Required task:
Set down all of the data exactly as it appears.

-- start of Provided data --

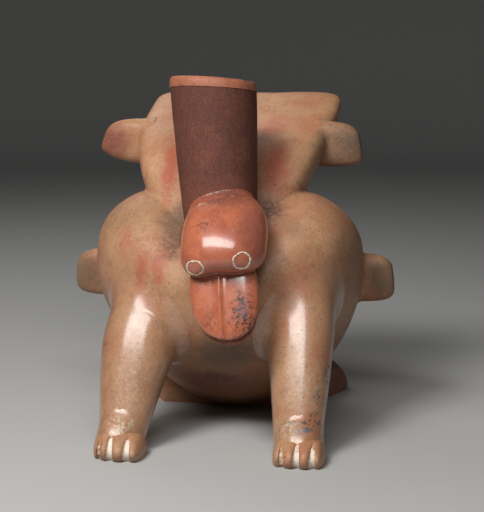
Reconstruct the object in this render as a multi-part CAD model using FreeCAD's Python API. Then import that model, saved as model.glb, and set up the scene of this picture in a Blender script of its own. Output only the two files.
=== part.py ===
"""A burnished earthenware vessel in the shape of a recliner, in the pieces that its potter built it from.

Millimetres, +Z up, +X to the viewer's right, and the bird's head looks along -Y. The origin is on the
ground under the middle of the vessel's box. The vessel is hollow: a globular body of a bowl, a wall band
and a dome luted at two seams, an open recliner of two slabs that rises from it and sweeps back, and a spout
that opens into the body. Head, bill, legs, feet, toes, lugs and the rear rest are modelled apart and luted on.
"""
import FreeCAD
import Part
import math
import os

V = FreeCAD.Vector

# Clay walls, and the seams between pieces that only lie side by side
BODY_WALL = 6.5
RECLINER_WALL = 6.0
SPOUT_WALL = 5.0
SIDE_CLEARANCE = 0.3
OVERRUN = 5.0

# Globular body: rings across Y, from the chest to the back
BODY_FRONT_Y = -76.0
BODY_BACK_Y = 98.0
BODY_MIDDLE_Y = (BODY_FRONT_Y + BODY_BACK_Y) / 2
BODY_HALF_LENGTH = (BODY_BACK_Y - BODY_FRONT_Y) / 2
BODY_HALF_WIDTH = 97.0
BODY_SWAY = 1.5
BODY_TOP_DEPTH = 61.0
BODY_BOWL_Z = 84.0
BODY_BAND_HEIGHT = 35.0
# Height of the widest line, and depth of the belly below it: at the chest, the middle and the back
BODY_WIDEST_Z = (104.0, 111.0, 62.0)
BODY_BELLY_DEPTH = (78.0, 102.0, 122.0)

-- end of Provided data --

Correct response:
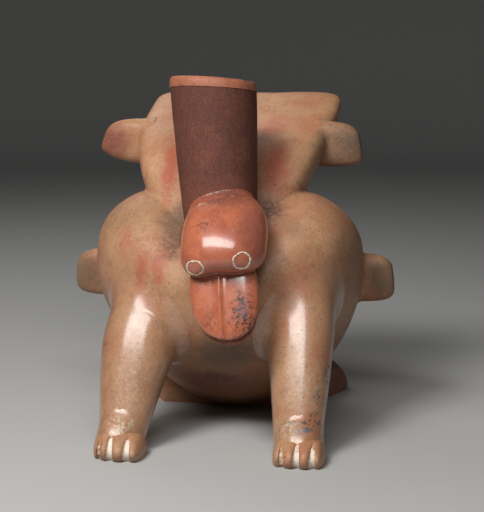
Reconstruct the object in this render as a multi-part CAD model using FreeCAD's Python API. Then import that model, saved as model.glb, and set up the scene of this picture in a Blender script of its own. Output only the two files.
=== part.py ===
"""A burnished earthenware vessel in the shape of a recliner, in the pieces that its potter built it from.

Millimetres, +Z up, +X to the viewer's right, and the bird's head looks along -Y. The origin is on the
ground under the middle of the vessel's box. The vessel is hollow: a globular body of a bowl, a wall band
and a dome luted at two seams, an open recliner of two slabs that rises from it and sweeps back, and a spout
that opens into the body. Head, bill, legs, feet, toes, lugs and the rear rest are modelled apart and luted on.
"""
import FreeCAD
import Part
import math
import os

V = FreeCAD.Vector

# Clay walls, and the seams between pieces that only lie side by side
BODY_WALL = 6.5
RECLINER_WALL = 6.0
SPOUT_WALL = 5.0
SIDE_CLEARANCE = 0.3
OVERRUN = 5.0

# Globular body: rings across Y, from the chest to the back
BODY_FRONT_Y = -76.0
BODY_BACK_Y = 98.0
BODY_MIDDLE_Y = (BODY_FRONT_Y + BODY_BACK_Y) / 2
BODY_HALF_LENGTH = (BODY_BACK_Y - BODY_FRONT_Y) / 2
BODY_HALF_WIDTH = 97.0
BODY_SWAY = 1.5
BODY_TOP_DEPTH = 61.0
BODY_BOWL_Z = 84.0
BODY_BAND_HEIGHT = 35.0
# Height of the widest line, and depth of the belly below it: at the chest, the middle and the back
BODY_WIDEST_Z = (104.0, 111.0, 62.0)
BODY_BELLY_DEPTH = (78.0, 102.0, 122.0)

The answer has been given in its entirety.